问题
I want to write Spark code using the Scala language to filter out the rows to fill.
I already have a spark sql query but want to convert it into a Spark Scala code.
In the query I am performing the inner join on a same data frame and and applied some filter criteria such as difference between 2 date filed should be with in the range of 1 to 9.
Spark query is self explanatory hence I am not explaining it.

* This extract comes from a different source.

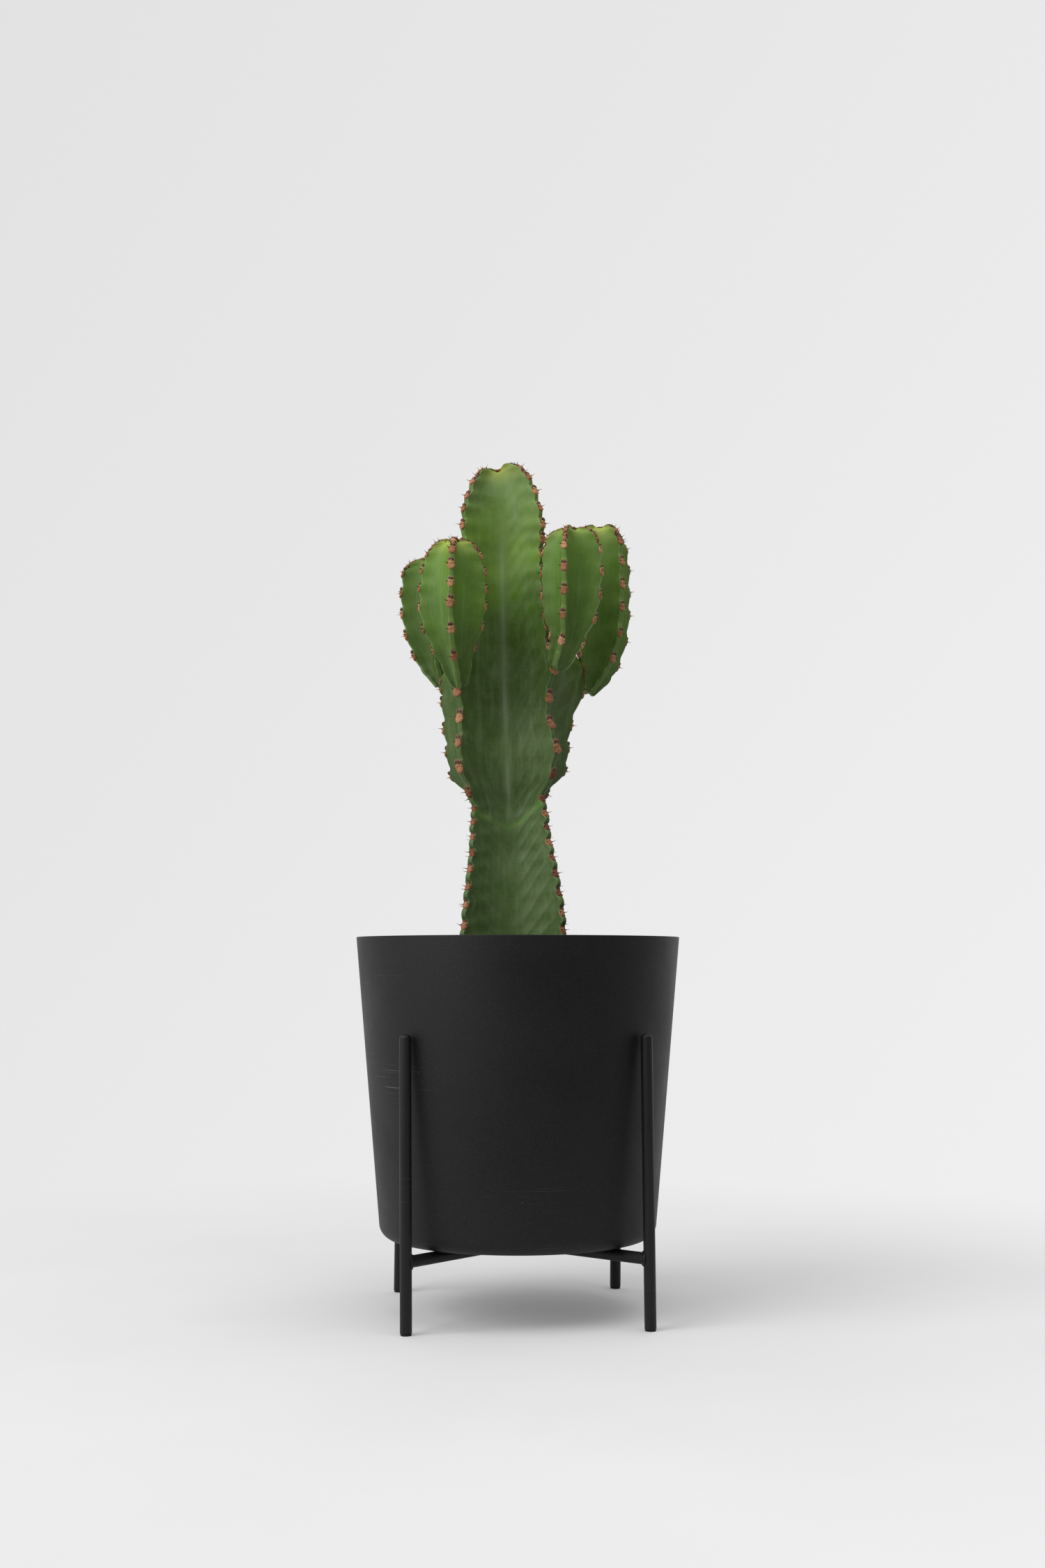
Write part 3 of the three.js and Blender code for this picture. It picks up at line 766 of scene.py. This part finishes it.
def euphorbia_skin(name, tones, rows, waist, marks):
    """Waxy fleshy skin: dark green under a grey bloom that softens its shine, pale along rib
    edges and down the middle of each face, feather streaks between, yellow at the tip. The
    streaks are stronger on the right half of each face, which is painted light, and the
    piece's tone darkens the whole skin, which is painted shade."""
    material, tree, surface = new_material(
        name, Roughness=0.5, IOR=1.42, **{"Specular IOR Level": 0.36})
    node = partial(add_node, tree)
    uv = node("UVMap", uv_map="ribs_and_rows")
    place = node("TexCoord").outputs["Object"]
    across, along, _ = node("SeparateXYZ", {"Vector": uv}).outputs
    toward_middle = node("Attribute", attribute_name="toward_middle").outputs["Fac"]
    painted_branch_shade = node("Attribute", attribute_name="tone").outputs["Fac"]
    # edge is 0 in the middle of a face and 1 on the rib
    whole = node("Math", {0: across}, operation="FRACT")
    off_centre = node("Math", {0: whole, 1: 0.5}, operation="SUBTRACT")
    doubled = node("Math", {0: off_centre, 1: 2}, operation="MULTIPLY")
    edge = node("Math", {0: doubled}, operation="ABSOLUTE")

    # body colour from the oldest growth to the youngest
    height = node("MapRange", {"Value": along, "From Min": 0, "From Max": rows})
    colour = node("ValToRGB", {"Fac": height},
                  stops=[(at, linear(tone)) for at, tone in tones["body"]])

    # unevenness of flesh and bloom: where it is read, its scale, detail and roughness
    along_ribs = node("Mapping", {"Vector": uv, "Scale": (34, 0.55, 1)})
    level = node("Mapping", {"Vector": place, "Scale": (every(17), every(17), every(1.1))})
    noise = {
        key: node("TexNoise", {"Vector": vector, "Scale": scale, "Detail": detail,
                               "Roughness": roughness})
        for key, vector, scale, detail, roughness in (
            ("blotch", place, every(45), 5, 0.6), ("fibre", along_ribs, 1, 5, 0.65),
            ("wobble", place, every(33), 2, 0.55), ("line_break", place, every(80), 2, 0.55),
            ("seam_break", place, every(25), 2, 0.55), ("bloom", place, every(21), 6, 0.7),
            ("rim_break", place, every(17), 2, 0.55), ("striae", level, 1, 4, 0.6),
            ("fleck", place, every(11), 2, 0.55), ("cell", place, every(1.1), 3, 0.6),
            ("dimple", place, every(9), 3, 0.55))
    }
    pores = node("TexVoronoi", {"Vector": place, "Scale": every(3)})

    # feather streaks of pale bloom rise from the middle of the face to the notches; they are
    # stronger on the right half of each face, which is painted light
    wavy = node("Math", {0: noise["wobble"], 1: 0.03, 2: along}, operation="MULTIPLY_ADD")
    slant = node("Math", {0: toward_middle, 1: marks["feather"], 2: wavy},
                 operation="MULTIPLY_ADD")
    shifted = node("Math", {0: slant, 1: STREAK_SHIFT}, operation="ADD")
    phase = node("Math", {0: shifted, 1: 2 * math.pi}, operation="MULTIPLY")
    streak = node("Math", {0: phase}, operation="SINE")
    # the seam where the new season began dips from the ribs to the middle of the face
    dip = node("Math", {0: edge, 1: -SEAM_DIP, 2: along}, operation="MULTIPLY_ADD")
    above_seam = node("Math", {0: dip, 1: waist + 0.35 - SEAM_DIP}, operation="SUBTRACT")
    off_seam = node("Math", {0: above_seam}, operation="ABSOLUTE")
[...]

spark.sql("select * from df1 where Container not in(select a.Container from df1 a inner join df1 b
on a.ContainerEquipmentNumber = b.ContainerEquipmentNumber
where a.EquipmentType <> b.EquipmentType
and a.transport_mode = 'Ocean'
and b.transport_mode = 'Ocean'
and DATEDIFF(TO_DATE(FROM_UNIXTIME(UNIX_TIMESTAMP(a.ETD,'yyyy-MM-dd'),'yyyy-MM-dd')),TO_DATE(FROM_UNIXTIME(UNIX_TIMESTAMP(b.ETD,'yyyy-MM-dd'),'yyyy-MM-dd')))
between 1 and 9) order by ContainerEquipmentNumber , ETD desc ")
My Spark code
val DF11 = DF0
val DF22 = DF0
DF11.join(DF22, DF11("ContainerEquipmentNumber") =!= DF22("ContainerEquipmentNumber")
&& DF11("EquipmentType")===DF22("EquipmentType")==="Ocean"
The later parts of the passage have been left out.